While aging population combined with the diminishing number of children is proceeding in all Japan, young people in Shirakawa-cho leave their hometown when they enter further education or get works in the suburbs. Chronic outflow of young populations causes lack of human resources in the village and increases the number of vacant houses and unused agricultural lands. Although even if there are a lot of jobs dealing with the rural economy in Shirakawa-cho, these are not so attractive to young people and don't make young generations come back to their hometown.
Nowadays there are five elementary schools and three junior high schools in Shirakawa-cho, but there are no more high schools. Shirakawa senior high school was closed in 2009, so as soon as children graduate from junior high school, they must choose between long distance commutation or rooming in a dormitory. In Sirakawa-cho, the population deceleration is accelerating: The number of deaths exceeds the number of births (natural reductions), and people moving out exceed moving in (population reduction society). Since the number of households decreases with population outflow and aging society, there are a lot of vacant houses and unused agricultural lands. As many as 451 vacant houses are found in a survey research done in 2014, and 23 of them are with collapse walls or roofs risk. The number of unused agricultural lands increases with the increase of vacant houses.
By the way, as it’s happening in Italy now, there are also in Japan some people who wants to migrate to go farming in the mountain villages, Shirakawa-cho is providing a support system for new farmers. New farmers, living in the area and cultivating the unused agricultural lands, may play a role in livening up the village and preserve the historical landscapes. The village thanks to a proper design could become an area to live safely for both migrants and existing residents.
The CSDStudio project site is between Shirakawa River and Shirakawa Road. As about 50% of this site is done by vacant houses, it is a urgent agenda. The village needs a revitalization process to be started.
There is no more a high school in this town. Introduce a better educational environment may stop the outflow of young people and enhance the potential to decrease the number of vacant houses.
Moreover, students can design facilities that can create employment for young generations and promote settlement of young population. Places left by the vacant houses may be though as resources, to create a new area where existing residents and migrants can coexist.
CSD Studio students will realize the new architectures to revitalize the mountain village as wooden structures (in particular using the 'Tohno Hinoki’ cypress timber from Shirakawa-cho), using reinforced‐ concrete and steel frame structures to strengthen the structure.
CSD Studio students are requested, according to the common brief, to study and develop proposals in a way in which environment and sustainable features have to be properly considered.

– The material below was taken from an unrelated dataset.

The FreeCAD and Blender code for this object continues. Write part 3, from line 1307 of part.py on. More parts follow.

In the within of Technological and Environmental Designsubject students are called to respond to the relationships between green-built and light-massive as characterizing elements of the technological constructive nodes and their architectonical design, with attention to some sustainable features as solar gain, air circulation, cycle and recycle of the water, climate change, recovery and energetic saving and use of high innovative value building materials. The students will be guided in the planning of built structures, throughout the application of documents and relative drawings from the concept to the preliminary, definitive and executive design.
The activity of the CSD Studio is focusing also on Building Physics - Energy Design subject, with the aim to provide students method and tools able to support the design of low carbon communities in the framework of urban regeneration processes. The concepts and advanced design tools will be introduced for the development of an environmental conscious approach in the building energy design (envelope and technical systems). Special emphasis will be given on the rational use of energy and the use of low energy technologies and renewable energy sources in the design process.

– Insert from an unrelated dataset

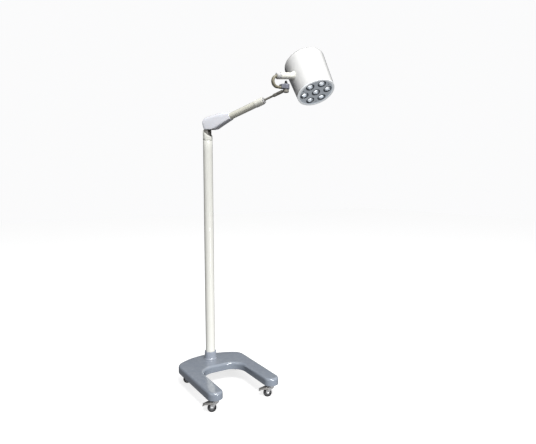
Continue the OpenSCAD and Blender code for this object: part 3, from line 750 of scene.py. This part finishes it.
def caster_tyre(code, place, body):
    """Tyre with rounded shoulders and a moulding line round the middle."""
    half = [(17.0, 6.8), (17.3, 8.3), (18.2, 8.9), (20.4, 8.9)]
    for k in range(1, 8):
        angle = math.radians(90 - 90 * k / 8)
        half.append((20.6 + 4.15 * math.cos(angle), 4.8 + 4.1 * math.sin(angle)))
    half += [(24.85, 4.3), (24.97, 2.2), (WHEEL_RADIUS, 0.35), (24.9, 0.12)]
    mesh = lathe(bmesh.new(), mirrored(half), 96, "y", AXLE, closed=True)
    commit("caster_%s_tyre" % code, mesh, place, body, "tyre_rubber", "tyre_rubber",
           code + "_tyre")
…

CSD Studio focuses in merging the knowledge of these two subjects in a unique project where the ‘aesthetical and design matters’ are developed together and in relation with the technical, energetic and structural features. In fact, the proposed buildings should properly satisfy the expected requirements and performances. In few words: even if buildings are complex, they are a whole, and we have to obtain the desired and required performances operating through knowledge and design.

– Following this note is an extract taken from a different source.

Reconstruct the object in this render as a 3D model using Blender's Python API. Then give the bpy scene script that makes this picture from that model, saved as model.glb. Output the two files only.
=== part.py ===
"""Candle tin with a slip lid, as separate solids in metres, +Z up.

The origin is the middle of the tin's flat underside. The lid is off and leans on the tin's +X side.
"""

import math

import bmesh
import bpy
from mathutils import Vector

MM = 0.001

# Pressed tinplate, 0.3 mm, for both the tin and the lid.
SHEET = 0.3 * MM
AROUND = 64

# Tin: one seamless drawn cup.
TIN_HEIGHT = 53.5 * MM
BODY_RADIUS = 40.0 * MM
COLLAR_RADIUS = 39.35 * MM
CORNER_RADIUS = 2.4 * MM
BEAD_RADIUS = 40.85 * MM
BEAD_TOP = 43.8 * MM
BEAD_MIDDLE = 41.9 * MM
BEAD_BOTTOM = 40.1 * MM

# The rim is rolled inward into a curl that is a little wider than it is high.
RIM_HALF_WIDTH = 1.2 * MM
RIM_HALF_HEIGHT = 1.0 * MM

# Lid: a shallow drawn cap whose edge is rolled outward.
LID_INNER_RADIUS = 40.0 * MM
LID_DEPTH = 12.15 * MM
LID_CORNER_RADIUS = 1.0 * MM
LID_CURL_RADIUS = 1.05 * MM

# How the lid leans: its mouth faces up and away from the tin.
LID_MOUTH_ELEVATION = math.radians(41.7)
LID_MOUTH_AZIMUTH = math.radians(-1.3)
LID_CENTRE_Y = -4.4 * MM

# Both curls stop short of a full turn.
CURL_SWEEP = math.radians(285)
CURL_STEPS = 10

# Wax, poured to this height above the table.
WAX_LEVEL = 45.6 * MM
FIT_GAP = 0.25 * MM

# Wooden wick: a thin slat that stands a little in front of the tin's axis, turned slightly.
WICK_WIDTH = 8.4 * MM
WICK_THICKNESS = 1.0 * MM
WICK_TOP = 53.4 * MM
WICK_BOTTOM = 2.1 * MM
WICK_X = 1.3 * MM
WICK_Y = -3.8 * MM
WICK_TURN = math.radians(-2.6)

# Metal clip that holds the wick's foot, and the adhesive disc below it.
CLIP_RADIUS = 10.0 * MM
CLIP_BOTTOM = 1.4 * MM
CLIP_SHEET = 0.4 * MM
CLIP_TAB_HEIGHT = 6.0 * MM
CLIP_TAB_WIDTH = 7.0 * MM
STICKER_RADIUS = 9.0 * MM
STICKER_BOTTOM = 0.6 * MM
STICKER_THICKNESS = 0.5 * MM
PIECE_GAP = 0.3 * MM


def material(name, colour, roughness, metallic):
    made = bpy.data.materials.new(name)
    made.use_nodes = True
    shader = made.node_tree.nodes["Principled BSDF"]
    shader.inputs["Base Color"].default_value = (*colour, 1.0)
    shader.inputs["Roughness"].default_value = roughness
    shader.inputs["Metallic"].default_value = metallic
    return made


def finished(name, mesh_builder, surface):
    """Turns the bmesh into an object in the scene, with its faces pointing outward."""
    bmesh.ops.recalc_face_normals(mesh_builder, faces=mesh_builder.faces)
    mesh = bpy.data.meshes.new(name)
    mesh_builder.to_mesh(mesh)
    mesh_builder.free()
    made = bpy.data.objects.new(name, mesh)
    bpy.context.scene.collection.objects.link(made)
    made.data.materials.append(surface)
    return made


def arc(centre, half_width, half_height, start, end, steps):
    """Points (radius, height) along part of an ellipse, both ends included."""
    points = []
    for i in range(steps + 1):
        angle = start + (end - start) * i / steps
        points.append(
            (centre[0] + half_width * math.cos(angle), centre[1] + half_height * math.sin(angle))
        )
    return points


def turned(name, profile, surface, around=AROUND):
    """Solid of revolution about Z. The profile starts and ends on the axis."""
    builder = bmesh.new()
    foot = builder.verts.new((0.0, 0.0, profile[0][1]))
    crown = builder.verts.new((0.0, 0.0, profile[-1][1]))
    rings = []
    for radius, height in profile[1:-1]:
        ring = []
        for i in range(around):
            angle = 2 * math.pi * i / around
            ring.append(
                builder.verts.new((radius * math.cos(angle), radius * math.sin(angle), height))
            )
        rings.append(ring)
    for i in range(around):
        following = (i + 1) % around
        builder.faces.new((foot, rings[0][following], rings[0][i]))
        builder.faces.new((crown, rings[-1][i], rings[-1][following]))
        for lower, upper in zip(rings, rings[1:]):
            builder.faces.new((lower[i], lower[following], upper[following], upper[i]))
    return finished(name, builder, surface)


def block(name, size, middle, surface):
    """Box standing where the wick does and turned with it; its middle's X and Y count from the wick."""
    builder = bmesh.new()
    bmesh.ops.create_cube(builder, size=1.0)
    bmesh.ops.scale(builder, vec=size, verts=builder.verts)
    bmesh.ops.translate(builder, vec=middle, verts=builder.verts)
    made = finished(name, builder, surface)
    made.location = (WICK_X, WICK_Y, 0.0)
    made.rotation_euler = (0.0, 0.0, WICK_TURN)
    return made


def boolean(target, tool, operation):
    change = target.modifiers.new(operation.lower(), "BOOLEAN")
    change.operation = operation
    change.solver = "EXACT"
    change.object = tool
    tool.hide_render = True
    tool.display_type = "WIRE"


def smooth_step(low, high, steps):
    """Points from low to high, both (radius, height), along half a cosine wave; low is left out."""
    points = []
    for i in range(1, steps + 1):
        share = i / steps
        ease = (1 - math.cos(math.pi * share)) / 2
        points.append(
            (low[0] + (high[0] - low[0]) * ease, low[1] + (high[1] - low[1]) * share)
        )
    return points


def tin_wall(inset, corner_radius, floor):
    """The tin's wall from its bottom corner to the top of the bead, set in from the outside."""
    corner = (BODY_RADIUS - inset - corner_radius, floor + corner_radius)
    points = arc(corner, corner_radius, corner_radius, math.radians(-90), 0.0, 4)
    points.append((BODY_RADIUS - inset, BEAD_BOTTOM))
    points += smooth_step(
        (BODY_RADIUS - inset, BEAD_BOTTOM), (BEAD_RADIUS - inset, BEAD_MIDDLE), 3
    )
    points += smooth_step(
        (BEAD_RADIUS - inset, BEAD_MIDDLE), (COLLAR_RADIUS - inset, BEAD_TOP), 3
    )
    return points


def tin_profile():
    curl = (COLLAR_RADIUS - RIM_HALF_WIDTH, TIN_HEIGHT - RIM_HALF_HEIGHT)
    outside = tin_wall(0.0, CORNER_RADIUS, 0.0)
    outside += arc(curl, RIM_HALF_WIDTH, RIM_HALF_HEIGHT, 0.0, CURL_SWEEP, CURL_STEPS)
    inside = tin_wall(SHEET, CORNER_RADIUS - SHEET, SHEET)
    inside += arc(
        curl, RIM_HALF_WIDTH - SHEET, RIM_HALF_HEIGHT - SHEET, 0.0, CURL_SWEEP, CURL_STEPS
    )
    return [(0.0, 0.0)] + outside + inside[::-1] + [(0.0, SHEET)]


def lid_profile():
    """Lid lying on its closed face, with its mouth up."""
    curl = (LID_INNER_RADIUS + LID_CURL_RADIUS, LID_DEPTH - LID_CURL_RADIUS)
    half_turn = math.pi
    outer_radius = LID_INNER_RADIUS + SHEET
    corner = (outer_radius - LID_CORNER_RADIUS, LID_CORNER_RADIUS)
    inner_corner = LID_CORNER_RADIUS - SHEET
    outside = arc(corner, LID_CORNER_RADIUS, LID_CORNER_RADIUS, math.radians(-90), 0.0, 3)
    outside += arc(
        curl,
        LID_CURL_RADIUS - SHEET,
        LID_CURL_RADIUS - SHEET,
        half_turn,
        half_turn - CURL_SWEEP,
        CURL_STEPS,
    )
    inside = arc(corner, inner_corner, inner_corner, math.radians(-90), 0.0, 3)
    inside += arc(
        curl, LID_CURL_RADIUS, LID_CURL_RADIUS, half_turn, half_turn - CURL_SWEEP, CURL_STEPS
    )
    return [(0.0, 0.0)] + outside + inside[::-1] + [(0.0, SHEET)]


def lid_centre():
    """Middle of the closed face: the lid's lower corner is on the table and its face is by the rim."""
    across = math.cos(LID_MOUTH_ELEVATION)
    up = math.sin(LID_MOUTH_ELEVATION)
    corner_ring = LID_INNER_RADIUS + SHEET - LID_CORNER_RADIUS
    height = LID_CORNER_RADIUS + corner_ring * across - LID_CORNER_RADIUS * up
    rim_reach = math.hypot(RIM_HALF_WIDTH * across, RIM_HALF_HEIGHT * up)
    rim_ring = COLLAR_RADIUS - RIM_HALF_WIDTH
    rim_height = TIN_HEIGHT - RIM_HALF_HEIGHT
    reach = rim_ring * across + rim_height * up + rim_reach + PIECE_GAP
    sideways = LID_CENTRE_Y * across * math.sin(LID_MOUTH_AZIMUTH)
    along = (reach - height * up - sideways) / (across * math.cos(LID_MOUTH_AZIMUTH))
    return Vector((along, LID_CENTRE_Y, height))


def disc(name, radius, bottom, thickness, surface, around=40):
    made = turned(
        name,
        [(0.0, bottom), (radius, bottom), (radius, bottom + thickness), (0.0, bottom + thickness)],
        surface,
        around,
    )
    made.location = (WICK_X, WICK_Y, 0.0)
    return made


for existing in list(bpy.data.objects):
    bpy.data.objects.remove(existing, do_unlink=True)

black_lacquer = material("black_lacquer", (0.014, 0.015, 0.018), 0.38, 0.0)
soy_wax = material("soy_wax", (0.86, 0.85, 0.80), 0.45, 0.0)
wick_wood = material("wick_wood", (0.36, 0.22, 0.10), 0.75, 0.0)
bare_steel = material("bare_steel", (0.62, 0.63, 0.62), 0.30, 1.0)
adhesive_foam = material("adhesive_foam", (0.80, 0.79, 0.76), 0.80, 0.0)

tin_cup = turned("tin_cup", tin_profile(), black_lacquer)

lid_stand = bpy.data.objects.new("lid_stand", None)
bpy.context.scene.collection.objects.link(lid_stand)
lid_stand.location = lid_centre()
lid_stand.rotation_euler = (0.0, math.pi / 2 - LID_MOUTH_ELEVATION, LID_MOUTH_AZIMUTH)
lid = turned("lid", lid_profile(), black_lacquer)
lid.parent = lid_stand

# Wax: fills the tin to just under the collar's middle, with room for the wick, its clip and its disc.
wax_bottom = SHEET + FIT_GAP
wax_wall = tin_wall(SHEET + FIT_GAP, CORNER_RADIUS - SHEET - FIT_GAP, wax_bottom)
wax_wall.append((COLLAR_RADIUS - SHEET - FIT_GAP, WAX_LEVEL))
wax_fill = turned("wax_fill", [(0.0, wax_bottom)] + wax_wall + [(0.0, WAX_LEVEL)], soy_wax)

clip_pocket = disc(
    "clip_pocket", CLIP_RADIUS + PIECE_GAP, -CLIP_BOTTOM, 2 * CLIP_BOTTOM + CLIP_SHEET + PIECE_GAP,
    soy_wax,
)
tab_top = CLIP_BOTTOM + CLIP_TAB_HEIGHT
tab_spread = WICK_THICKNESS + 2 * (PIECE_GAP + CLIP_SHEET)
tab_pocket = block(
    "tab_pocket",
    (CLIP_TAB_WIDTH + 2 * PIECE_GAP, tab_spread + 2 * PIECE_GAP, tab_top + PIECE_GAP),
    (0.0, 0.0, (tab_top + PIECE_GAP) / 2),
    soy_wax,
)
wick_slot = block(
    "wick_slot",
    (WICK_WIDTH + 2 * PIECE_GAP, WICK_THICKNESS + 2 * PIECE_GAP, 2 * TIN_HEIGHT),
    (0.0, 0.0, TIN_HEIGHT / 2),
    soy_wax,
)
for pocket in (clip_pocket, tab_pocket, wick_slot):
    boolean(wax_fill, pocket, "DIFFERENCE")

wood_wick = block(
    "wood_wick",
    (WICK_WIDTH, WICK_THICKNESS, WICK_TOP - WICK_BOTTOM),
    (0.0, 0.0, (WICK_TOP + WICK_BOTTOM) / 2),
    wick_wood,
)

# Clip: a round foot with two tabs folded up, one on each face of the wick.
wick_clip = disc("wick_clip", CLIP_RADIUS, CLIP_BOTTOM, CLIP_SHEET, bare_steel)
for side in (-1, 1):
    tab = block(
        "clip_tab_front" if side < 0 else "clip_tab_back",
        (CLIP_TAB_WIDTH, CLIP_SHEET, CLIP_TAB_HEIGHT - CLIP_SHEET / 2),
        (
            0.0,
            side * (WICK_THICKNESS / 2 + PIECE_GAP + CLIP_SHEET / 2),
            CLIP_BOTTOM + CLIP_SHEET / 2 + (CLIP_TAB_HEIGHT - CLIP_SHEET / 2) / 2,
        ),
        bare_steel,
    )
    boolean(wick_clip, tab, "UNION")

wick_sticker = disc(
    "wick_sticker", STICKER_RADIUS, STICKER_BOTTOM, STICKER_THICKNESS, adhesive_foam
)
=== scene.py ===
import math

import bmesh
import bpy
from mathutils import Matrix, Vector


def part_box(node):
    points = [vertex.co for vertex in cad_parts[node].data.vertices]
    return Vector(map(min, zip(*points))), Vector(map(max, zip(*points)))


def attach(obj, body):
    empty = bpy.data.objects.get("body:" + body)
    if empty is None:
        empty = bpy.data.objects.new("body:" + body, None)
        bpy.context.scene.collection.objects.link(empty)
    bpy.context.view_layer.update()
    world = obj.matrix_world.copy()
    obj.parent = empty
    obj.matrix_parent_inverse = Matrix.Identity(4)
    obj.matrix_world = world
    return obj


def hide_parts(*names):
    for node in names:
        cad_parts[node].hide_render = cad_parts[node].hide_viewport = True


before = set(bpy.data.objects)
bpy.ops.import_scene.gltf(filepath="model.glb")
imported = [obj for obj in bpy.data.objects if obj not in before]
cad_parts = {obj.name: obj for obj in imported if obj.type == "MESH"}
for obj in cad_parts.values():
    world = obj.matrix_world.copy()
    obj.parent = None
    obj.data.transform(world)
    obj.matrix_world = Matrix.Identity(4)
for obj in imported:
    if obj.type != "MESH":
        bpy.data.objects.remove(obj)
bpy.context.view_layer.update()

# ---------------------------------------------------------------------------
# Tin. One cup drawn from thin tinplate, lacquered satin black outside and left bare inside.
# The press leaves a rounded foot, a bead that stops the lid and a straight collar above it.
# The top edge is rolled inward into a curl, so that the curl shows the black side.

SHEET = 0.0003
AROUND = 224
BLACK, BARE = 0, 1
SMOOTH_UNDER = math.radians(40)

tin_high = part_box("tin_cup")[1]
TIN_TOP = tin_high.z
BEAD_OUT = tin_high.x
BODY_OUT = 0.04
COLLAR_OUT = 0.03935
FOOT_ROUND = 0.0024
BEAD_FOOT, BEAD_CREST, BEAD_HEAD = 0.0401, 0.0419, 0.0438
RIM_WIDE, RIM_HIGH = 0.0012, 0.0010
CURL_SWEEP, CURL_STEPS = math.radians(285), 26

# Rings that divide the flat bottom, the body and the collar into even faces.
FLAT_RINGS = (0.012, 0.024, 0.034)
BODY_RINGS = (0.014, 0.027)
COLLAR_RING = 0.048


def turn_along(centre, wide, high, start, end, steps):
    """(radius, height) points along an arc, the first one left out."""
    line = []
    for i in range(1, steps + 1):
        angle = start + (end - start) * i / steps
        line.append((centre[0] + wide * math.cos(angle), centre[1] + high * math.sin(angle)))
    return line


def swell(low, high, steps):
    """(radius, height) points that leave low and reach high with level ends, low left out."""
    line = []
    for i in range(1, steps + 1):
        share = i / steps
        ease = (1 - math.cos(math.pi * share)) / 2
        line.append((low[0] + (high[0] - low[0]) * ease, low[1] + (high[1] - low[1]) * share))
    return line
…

Milanese and Japanese students will work on the same topic in a virtual workshop and will have the opportunity to interact on-line between them and with the teaching staff thanks to the BEEP multimedia platform (beep.metid.polimi.it) released by Centro METID of the Politecnico di Milano. Didactic materials will be available via the web and the students will have to publish constantly their work progresses to make them visible to the others (teachers and students).
Students are invited to guarantee the maximum of interaction during all the in-room compulsory activities of the CSD Studio (lectures, discussions and tutored design and research activities).